**STATED EXERCISE:** Copy out the entries below precisely; nothing is to be omitted.

[START RECORDS PROVIDED]

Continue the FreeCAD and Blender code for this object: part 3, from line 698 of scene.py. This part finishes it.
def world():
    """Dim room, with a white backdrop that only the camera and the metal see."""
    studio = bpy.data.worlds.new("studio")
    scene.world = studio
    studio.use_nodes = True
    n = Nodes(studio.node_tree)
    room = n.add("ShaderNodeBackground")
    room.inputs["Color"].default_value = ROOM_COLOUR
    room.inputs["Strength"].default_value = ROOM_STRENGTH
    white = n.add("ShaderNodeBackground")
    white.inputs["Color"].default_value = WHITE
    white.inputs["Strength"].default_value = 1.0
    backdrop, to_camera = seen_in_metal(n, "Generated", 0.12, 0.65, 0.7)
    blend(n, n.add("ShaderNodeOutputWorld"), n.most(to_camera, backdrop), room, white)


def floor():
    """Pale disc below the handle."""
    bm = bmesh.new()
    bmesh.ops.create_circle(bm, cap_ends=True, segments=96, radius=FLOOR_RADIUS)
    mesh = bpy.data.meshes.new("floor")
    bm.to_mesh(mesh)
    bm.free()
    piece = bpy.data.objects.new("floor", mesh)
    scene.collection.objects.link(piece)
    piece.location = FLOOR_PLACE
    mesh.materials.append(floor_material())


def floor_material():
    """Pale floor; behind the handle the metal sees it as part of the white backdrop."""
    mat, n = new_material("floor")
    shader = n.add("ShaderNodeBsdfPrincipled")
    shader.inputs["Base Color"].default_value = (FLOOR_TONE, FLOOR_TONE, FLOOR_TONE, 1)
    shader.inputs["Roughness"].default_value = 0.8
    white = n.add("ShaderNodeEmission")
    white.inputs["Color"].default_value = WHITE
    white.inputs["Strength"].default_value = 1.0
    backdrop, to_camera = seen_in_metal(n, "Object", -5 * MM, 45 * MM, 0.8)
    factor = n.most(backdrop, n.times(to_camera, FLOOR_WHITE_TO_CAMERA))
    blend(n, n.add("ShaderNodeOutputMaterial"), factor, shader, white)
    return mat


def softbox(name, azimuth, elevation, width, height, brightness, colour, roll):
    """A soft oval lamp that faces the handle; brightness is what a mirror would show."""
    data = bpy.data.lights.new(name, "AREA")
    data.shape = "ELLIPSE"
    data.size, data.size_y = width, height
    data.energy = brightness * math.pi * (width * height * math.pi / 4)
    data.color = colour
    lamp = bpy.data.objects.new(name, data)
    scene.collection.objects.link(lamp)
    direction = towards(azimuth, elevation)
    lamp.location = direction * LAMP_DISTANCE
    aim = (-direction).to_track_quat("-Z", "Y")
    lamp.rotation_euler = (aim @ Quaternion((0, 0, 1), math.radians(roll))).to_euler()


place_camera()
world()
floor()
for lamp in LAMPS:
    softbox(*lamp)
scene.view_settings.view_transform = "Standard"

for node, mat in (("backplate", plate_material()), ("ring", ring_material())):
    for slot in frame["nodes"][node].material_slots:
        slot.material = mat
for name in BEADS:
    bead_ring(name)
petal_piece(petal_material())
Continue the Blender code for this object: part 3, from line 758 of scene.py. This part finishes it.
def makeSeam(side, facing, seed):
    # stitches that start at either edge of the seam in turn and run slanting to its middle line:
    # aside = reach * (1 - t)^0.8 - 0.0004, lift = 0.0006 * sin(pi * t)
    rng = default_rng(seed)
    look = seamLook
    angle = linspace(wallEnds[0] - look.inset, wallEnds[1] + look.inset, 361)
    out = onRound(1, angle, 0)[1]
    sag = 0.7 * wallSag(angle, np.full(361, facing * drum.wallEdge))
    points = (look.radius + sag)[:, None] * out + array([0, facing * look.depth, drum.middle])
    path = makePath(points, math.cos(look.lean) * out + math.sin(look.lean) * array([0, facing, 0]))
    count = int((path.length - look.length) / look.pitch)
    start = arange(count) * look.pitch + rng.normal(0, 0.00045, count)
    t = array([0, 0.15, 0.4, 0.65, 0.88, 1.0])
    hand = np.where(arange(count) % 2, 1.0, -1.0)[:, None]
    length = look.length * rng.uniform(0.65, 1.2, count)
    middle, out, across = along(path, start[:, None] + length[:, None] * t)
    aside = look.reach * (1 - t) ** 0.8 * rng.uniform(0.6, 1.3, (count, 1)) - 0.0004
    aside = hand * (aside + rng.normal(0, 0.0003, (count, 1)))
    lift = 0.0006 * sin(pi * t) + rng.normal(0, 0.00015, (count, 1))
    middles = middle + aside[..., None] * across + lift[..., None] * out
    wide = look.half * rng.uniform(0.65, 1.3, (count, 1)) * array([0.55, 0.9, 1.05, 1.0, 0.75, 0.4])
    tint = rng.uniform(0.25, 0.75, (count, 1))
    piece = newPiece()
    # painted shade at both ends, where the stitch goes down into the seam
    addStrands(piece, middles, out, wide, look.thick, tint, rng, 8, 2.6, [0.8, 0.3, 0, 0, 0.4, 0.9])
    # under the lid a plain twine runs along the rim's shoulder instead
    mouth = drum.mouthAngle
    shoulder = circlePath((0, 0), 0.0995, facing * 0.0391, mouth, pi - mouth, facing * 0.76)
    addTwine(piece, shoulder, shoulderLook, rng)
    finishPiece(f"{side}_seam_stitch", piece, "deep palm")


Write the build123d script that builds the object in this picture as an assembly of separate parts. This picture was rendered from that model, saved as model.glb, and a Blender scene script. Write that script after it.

[END RECORDS PROVIDED]

**OUTPUT:**
Continue the FreeCAD and Blender code for this object: part 3, from line 698 of scene.py. This part finishes it.
def world():
    """Dim room, with a white backdrop that only the camera and the metal see."""
    studio = bpy.data.worlds.new("studio")
    scene.world = studio
    studio.use_nodes = True
    n = Nodes(studio.node_tree)
    room = n.add("ShaderNodeBackground")
    room.inputs["Color"].default_value = ROOM_COLOUR
    room.inputs["Strength"].default_value = ROOM_STRENGTH
    white = n.add("ShaderNodeBackground")
    white.inputs["Color"].default_value = WHITE
    white.inputs["Strength"].default_value = 1.0
    backdrop, to_camera = seen_in_metal(n, "Generated", 0.12, 0.65, 0.7)
    blend(n, n.add("ShaderNodeOutputWorld"), n.most(to_camera, backdrop), room, white)


def floor():
    """Pale disc below the handle."""
    bm = bmesh.new()
    bmesh.ops.create_circle(bm, cap_ends=True, segments=96, radius=FLOOR_RADIUS)
    mesh = bpy.data.meshes.new("floor")
    bm.to_mesh(mesh)
    bm.free()
    piece = bpy.data.objects.new("floor", mesh)
    scene.collection.objects.link(piece)
    piece.location = FLOOR_PLACE
    mesh.materials.append(floor_material())


def floor_material():
    """Pale floor; behind the handle the metal sees it as part of the white backdrop."""
    mat, n = new_material("floor")
    shader = n.add("ShaderNodeBsdfPrincipled")
    shader.inputs["Base Color"].default_value = (FLOOR_TONE, FLOOR_TONE, FLOOR_TONE, 1)
    shader.inputs["Roughness"].default_value = 0.8
    white = n.add("ShaderNodeEmission")
    white.inputs["Color"].default_value = WHITE
    white.inputs["Strength"].default_value = 1.0
    backdrop, to_camera = seen_in_metal(n, "Object", -5 * MM, 45 * MM, 0.8)
    factor = n.most(backdrop, n.times(to_camera, FLOOR_WHITE_TO_CAMERA))
    blend(n, n.add("ShaderNodeOutputMaterial"), factor, shader, white)
    return mat


def softbox(name, azimuth, elevation, width, height, brightness, colour, roll):
    """A soft oval lamp that faces the handle; brightness is what a mirror would show."""
    data = bpy.data.lights.new(name, "AREA")
    data.shape = "ELLIPSE"
    data.size, data.size_y = width, height
    data.energy = brightness * math.pi * (width * height * math.pi / 4)
    data.color = colour
    lamp = bpy.data.objects.new(name, data)
    scene.collection.objects.link(lamp)
    direction = towards(azimuth, elevation)
    lamp.location = direction * LAMP_DISTANCE
    aim = (-direction).to_track_quat("-Z", "Y")
    lamp.rotation_euler = (aim @ Quaternion((0, 0, 1), math.radians(roll))).to_euler()


place_camera()
world()
floor()
for lamp in LAMPS:
    softbox(*lamp)
scene.view_settings.view_transform = "Standard"

for node, mat in (("backplate", plate_material()), ("ring", ring_material())):
    for slot in frame["nodes"][node].material_slots:
        slot.material = mat
for name in BEADS:
    bead_ring(name)
petal_piece(petal_material())
Continue the Blender code for this object: part 3, from line 758 of scene.py. This part finishes it.
def makeSeam(side, facing, seed):
    # stitches that start at either edge of the seam in turn and run slanting to its middle line:
    # aside = reach * (1 - t)^0.8 - 0.0004, lift = 0.0006 * sin(pi * t)
    rng = default_rng(seed)
    look = seamLook
    angle = linspace(wallEnds[0] - look.inset, wallEnds[1] + look.inset, 361)
    out = onRound(1, angle, 0)[1]
    sag = 0.7 * wallSag(angle, np.full(361, facing * drum.wallEdge))
    points = (look.radius + sag)[:, None] * out + array([0, facing * look.depth, drum.middle])
    path = makePath(points, math.cos(look.lean) * out + math.sin(look.lean) * array([0, facing, 0]))
    count = int((path.length - look.length) / look.pitch)
    start = arange(count) * look.pitch + rng.normal(0, 0.00045, count)
    t = array([0, 0.15, 0.4, 0.65, 0.88, 1.0])
    hand = np.where(arange(count) % 2, 1.0, -1.0)[:, None]
    length = look.length * rng.uniform(0.65, 1.2, count)
    middle, out, across = along(path, start[:, None] + length[:, None] * t)
    aside = look.reach * (1 - t) ** 0.8 * rng.uniform(0.6, 1.3, (count, 1)) - 0.0004
    aside = hand * (aside + rng.normal(0, 0.0003, (count, 1)))
    lift = 0.0006 * sin(pi * t) + rng.normal(0, 0.00015, (count, 1))
    middles = middle + aside[..., None] * across + lift[..., None] * out
    wide = look.half * rng.uniform(0.65, 1.3, (count, 1)) * array([0.55, 0.9, 1.05, 1.0, 0.75, 0.4])
    tint = rng.uniform(0.25, 0.75, (count, 1))
    piece = newPiece()
    # painted shade at both ends, where the stitch goes down into the seam
    addStrands(piece, middles, out, wide, look.thick, tint, rng, 8, 2.6, [0.8, 0.3, 0, 0, 0.4, 0.9])
    # under the lid a plain twine runs along the rim's shoulder instead
    mouth = drum.mouthAngle
    shoulder = circlePath((0, 0), 0.0995, facing * 0.0391, mouth, pi - mouth, facing * 0.76)
    addTwine(piece, shoulder, shoulderLook, rng)
    finishPiece(f"{side}_seam_stitch", piece, "deep palm")


Write the build123d script that builds the object in this picture as an assembly of separate parts. This picture was rendered from that model, saved as model.glb, and a Blender scene script. Write that script after it.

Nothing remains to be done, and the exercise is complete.